Bridging the Distance: Martin Luther King Jr.

It's not too hard for me to remember the first half of the 1960s - the years when Martin Luther King Jr. was spearheading a movement that would transform America. Or at least begin that transformation.

I was a teenager growing up in a very sleepy Central Valley town in California, far from the glitz of the coast and the cities. Far from any black people, for that matter, though we did have a large Mexican population, most of whom toiled in the fields and occupied the social space reserved for the descendants of former slaves in other parts of the country.

I have foggy, black-and-white memories of dinner times with Huntley and Brinkley reporting on the turmoil in the South - turgid, ghastly, almost otherworldly pictures of black protesters being beaten with nightsticks, tossed by jets from fire hoses, and lunged at by dogs. How did I fit this with the picture of my country I had been sketching since the first time I'd recited the Pledge of Allegiance in grade school? In 1964, I would stuff local door handles with ``Goldwater for President'' fliers, following the prevailing political currents of our town. I had friends whose parents firmly believed that J. Edgar Hoover belonged in the White House.

But there was that face on the TV screen, almost every night it seemed. A black man who seemed somehow above the turmoil, though he was in its vortex - causing it, many would say with a note of revulsion. I didn't really know how to react, and I'm not sure anyone else in my family did either. The South seemed a foreign land, and the events there foreign to our sense of the country. But that man on the TV wouldn't let it rest with that sense of distance. His words bridged the distance. They couldn't be ignored by any American - whether they enraged, inspired, or just worked their way into consciousness and started a slow process of self-examination.

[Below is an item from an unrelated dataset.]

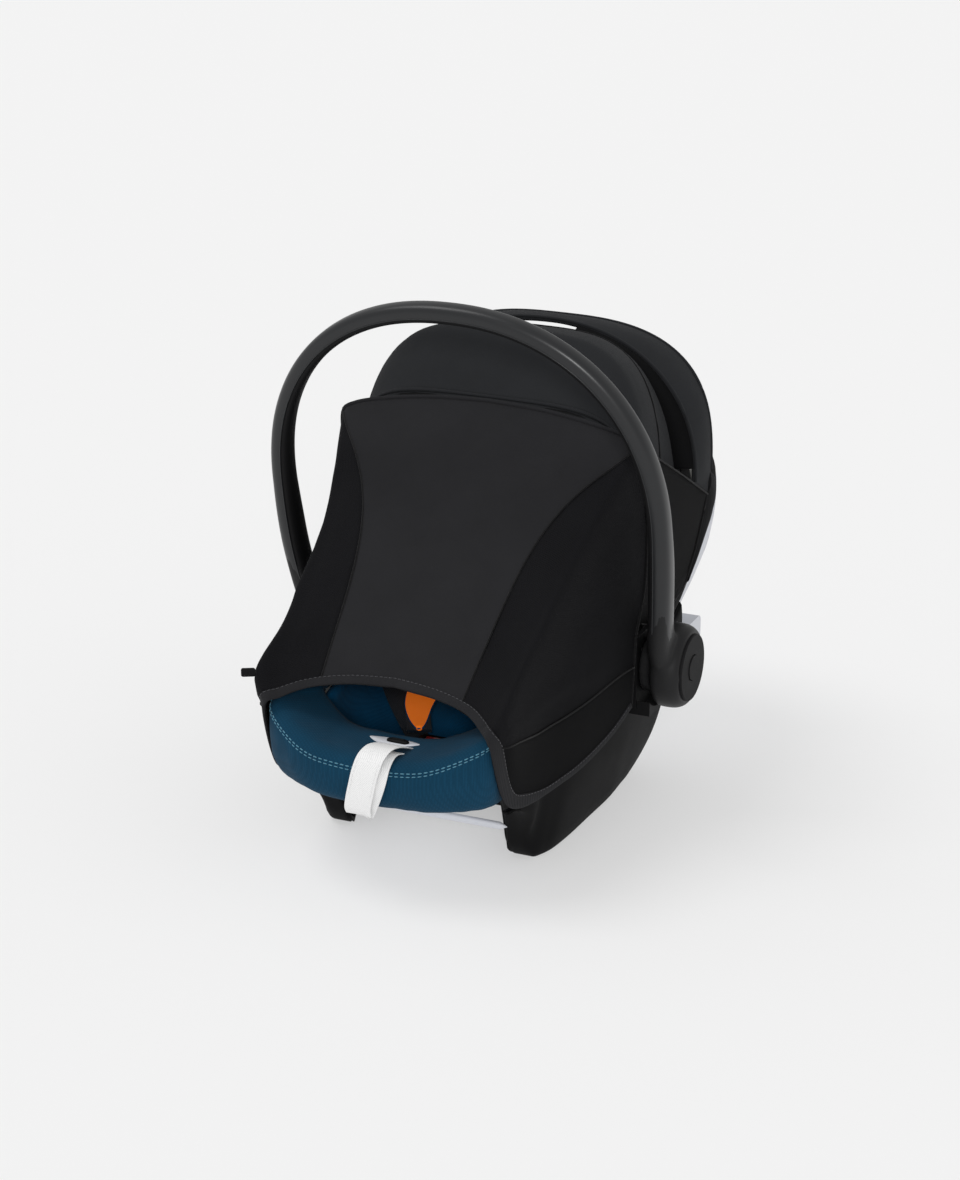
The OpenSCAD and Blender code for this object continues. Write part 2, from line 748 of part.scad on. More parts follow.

``I have a dream that my four little children will one day live in a nation where they will not be judged by the color of their skin, but by the content of their character.''

Those words still hang somewhere in the stratosphere of thought, honored but all too rarely grasped and lived by. The black power activists who rose to prominence after Dr. King wanted no part of them. Skin color was central to their thinking. Today, ironically, King's words are more likely to be seized by conservatives wanting to roll back affirmative action than by liberals mulling how to reignite civil rights as an issue.

But political labels and leanings have little meaning in the arena framed by those words. King was animated less by ideology than by ideals - the ideals of equality and freedom embodied in the founding of the United States and the fundamentally religious ideal that nonviolent means empowered by faith would prevail. It's on that level - all the later revelations of personal failings notwithstanding - that he takes his place in the pantheon of great Americans. His dream was profoundly, and in the best and most universal sense, American.

Such analyses didn't enter my teen-age thinking back in the early '60s. I just watched, wondered, and felt instinctively that something important was going on. Then I got on to wondering who would win the high school football game next Friday. Yet the underlying feeling of transformation was tangible, even in the rural backwaters of America.

I have some of that same feeling now, thinking about that time -

but the feeling is not fixed in that time. It streams into today. Matters of race and ethnicity are more open and pervasive than ever. Diversity is celebrated - when it's not disparaged as a synonym for cultural decay. Demographers tell us the country will become progressively more black and brown as the next millennium proceeds.

That may bother some people, but what does it matter if those words - judge by the content of character, not the color of skin - take hold? But can they ever take hold, for King's children and grandchildren or my own, until the faculty of judgment itself shifts from what the senses tell us to what spiritual sensibility tells us - that there's infinitely more to men and women than meets the eye?

Maybe that's what so struck me about that man on the TV screen over 30 years ago. He was onto an issue even bigger than the rooting out of racist laws and customs. He was doing his part to help save the whole race.

* Martin Luther King Jr. Day is Monday, Jan. 16.